TAXI CAVEMAN – Taxi Caveman
Con l’esordio dei Taxi Caveman, lo devo ammettere, mi sono trovato di fronte a uno di quei rari casi in cui il particolare design della copertina, con il suo mix di pterodattili e taxi spaziali mal disegnati, ha rischiato di compromettere il mio ascolto. Per non parlare di quando ho scoperchiato l’interno del digipak, un miscuglio tra un compito di arte delle elementari e un trip da mescalina. Cosa poteva esserci dietro quella illustrazione così pacchiana? Devo dire che, peccando ovviamente di eccessivi pregiudizi, ero molto scettico, aspettandomi un disco stoner provinciale e ritrito. Ebbene mi sbagliavo, sicuramente sulla maggior parte dei miei timori.
Come avrete capito tutti Taxi Caveman è un disco stoner, di un trio polacco al debutto discografico per l’esattezza, e sembra emettere quelle vibrazioni deliranti e grottesche che ci si aspetterebbe dai Melvins; e in effetti l’album si dimostra basato su una formula già rodata da parecchi anni, ossia una fusione quanto mai naturale tra stoner e sludge, un mix ben bilanciato di psichedelia e assalto sonico. Devo dire che ciò che mi ha colpito sin dal primo accordo di chitarra è proprio la potenza, e ancor più la splendida ruvidezza, dei suoni.
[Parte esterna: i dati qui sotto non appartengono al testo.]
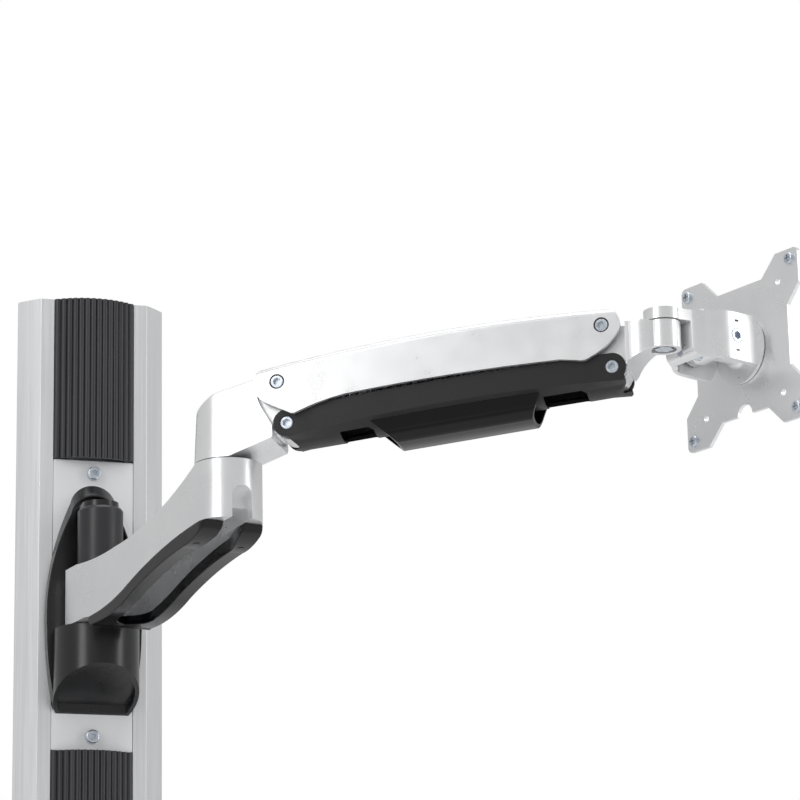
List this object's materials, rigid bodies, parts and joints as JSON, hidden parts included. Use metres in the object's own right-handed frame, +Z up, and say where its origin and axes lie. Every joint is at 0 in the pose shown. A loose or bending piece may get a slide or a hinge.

Ogni brano, dall’intro travolgente di “Building With Fire” fino alla autostrada sonica di “Empire Of The Sun”, emana un olezzo di anni ’90 che molto raramente riesce a essere ricreato dai musicisti contemporanei dediti a queste specifiche sonorità. Un calderone in cui Melvins, Kyuss, High On Fire e Black Sabbath vengono cotti a bollore lento, conditi da una valanga di distorsioni (fuzz in primis, ovviamente) e da uno stile di registrazione esplosivo.
Un disco, quello dei Taxi Caveman, che vola e colpisce in sola mezz’ora, dispensando momenti di pura psichedelia doom (si veda la conclusiva “Empire Of The Sun” e i suoi dodici epici minuti di lunghezza) alternati a cavalcate colme di una barbarità che definire preistorica risulta doppiamente azzeccato. Una volta terminato l’ascolto la seconda volta, e dopo aver raccolto i pochi miei pezzi rimasti attaccati sul paraurti di Bartosz, Piotr e Vincent, le conclusioni stravolgono l’affrettato giudizio espresso di primo acchito. Il debutto del power trio polacco riesce a superare il test sulla musica con ottimi voti, grazie a una produzione e ai suoni pieni di carattere, splendidamente grezzi e sgangherati. Una presa di posizione spesso controcorrente, rispetto alla ricerca maggioritaria di suoni puliti e quasi artificiosamente luccicanti da parte delle band attuali. E invece proprio tra guano di pterodattilo e polvere di stelle si situano i Taxi Caveman, su una strada che mi auguro si riveli il più lunga possibile.